Et le documentariste de poursuivre : « A l’occasion de ce colloque, nous avons noué des liens d’amitié. Assia m’a raconté son histoire, celle de sa famille, et notamment de ce grand père, Samuel Shnapir, journaliste à la Pravda, qui fut déporté au Goulag, sans pourtant jamais perdre ses idéaux communistes. Pendant des années, Assia m’a poussé à m’intéresser à l’histoire des « camps spéciaux », m’incitant à lire Varlam Chalamov, le plus grand écrivain des camps de la Kolyma, et à raconter cette histoire toujours méconnue à travers un film documentaire. J’ai fini par me laisser convaincre. A mon tour, je l’ai convaincue d’apparaître dans le film et de devenir sa voix autant que son fil conducteur. Assia me semblait la mieux qualifiée pour nous raconter cette histoire. Elle en porte l’héritage ; sa légitimité est incontestable. »
Et Michaël Prazan de conclure : « Jeune femme moderne et parfaitement francophone, résidant en France depuis de nombreuses années, il m’a semblé qu’elle devait être notre guide dans les méandre d’une histoire souvent prisonnière des idéologies et ensevelie aujourd’hui, du moins en Occident, sous une épaisse chape d’oubli. A travers ses périodes et ses lieux les plus emblématiques, ce documentaire met en lumière la prolifération du Goulag au sein de la géographie soviétique, la conquête, par la terreur et le cynisme, de ces espaces situés aux confins de l’empire. Il montre aussi l’empreinte profonde qu’a laissé le Goulag, et la manière dont il a marqué les consciences de la Nouvelle Russie.
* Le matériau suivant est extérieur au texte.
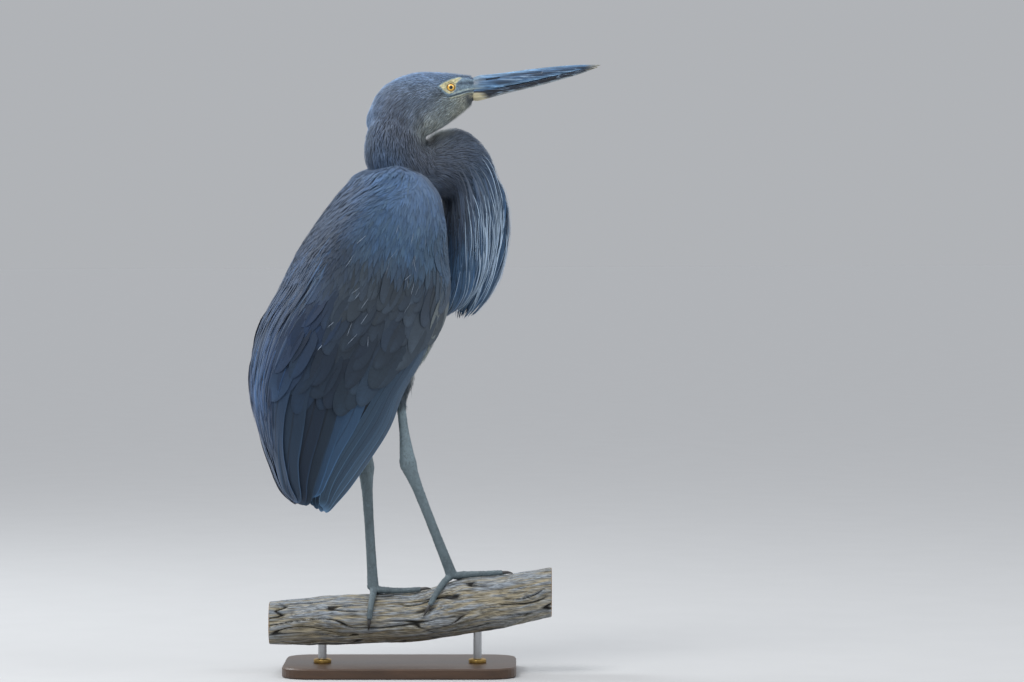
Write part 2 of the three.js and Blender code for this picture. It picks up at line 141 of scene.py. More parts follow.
class Finish:
    """One material: a Principled shader whose fixed values are set on its own sockets."""

    def __init__(self, name, **fixed):
        self.material = bpy.data.materials.new(name)
        self.material.use_nodes = True
        self.tree = self.material.node_tree
        self.tree.nodes.clear()
        inputs = {key.replace("_", " "): value for key, value in fixed.items()}
        self.shader = self.node("ShaderNodeBsdfPrincipled", {}, inputs)
        self.node("ShaderNodeOutputMaterial", {}, {"Surface": self.shader.outputs[0]})

    def node(self, kind, settings, inputs):
        node = self.tree.nodes.new(kind)
        for key, value in settings.items():
            setattr(node, key, value)
        for key, value in inputs.items():
            self.feed(node.inputs[key], value)
        return node

    def feed(self, socket, value):
        value = getattr(value, "socket", value)
        if isinstance(value, bpy.types.NodeSocket):
            self.tree.links.new(value, socket)
        else:
            socket.default_value = value

    def number(self, socket):
        return Number(self, socket)

    def place(self, scale=(1, 1, 1), turn=0.0):
        """The point on the object, in metres, turned back and then scaled along each axis."""
        where = self.node("ShaderNodeTexCoord", {}, {}).outputs["Object"]
        inputs = {
            "Vector": where, "Rotation": (0, 0, turn), "Scale": tuple(1 / s for s in scale),
        }
        return self.node("ShaderNodeMapping", {"vector_type": "TEXTURE"}, inputs).outputs[0]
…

Grâce à des prises de vues filmées sur place aujourd’hui, d’abondantes images d’archives, et de témoignages récoltés au long de notre voyage, ce film est nourri de micro-histoires et de portraits qui dessinent, au fil des séquences et de sa progression, une « contre épopée » soviétique ». 

Le 2 avril 2019, France 2 diffusa, dans la case « Infrarouge » présentée par Marie Drucker, « Goulags » par Michaël Prazan.  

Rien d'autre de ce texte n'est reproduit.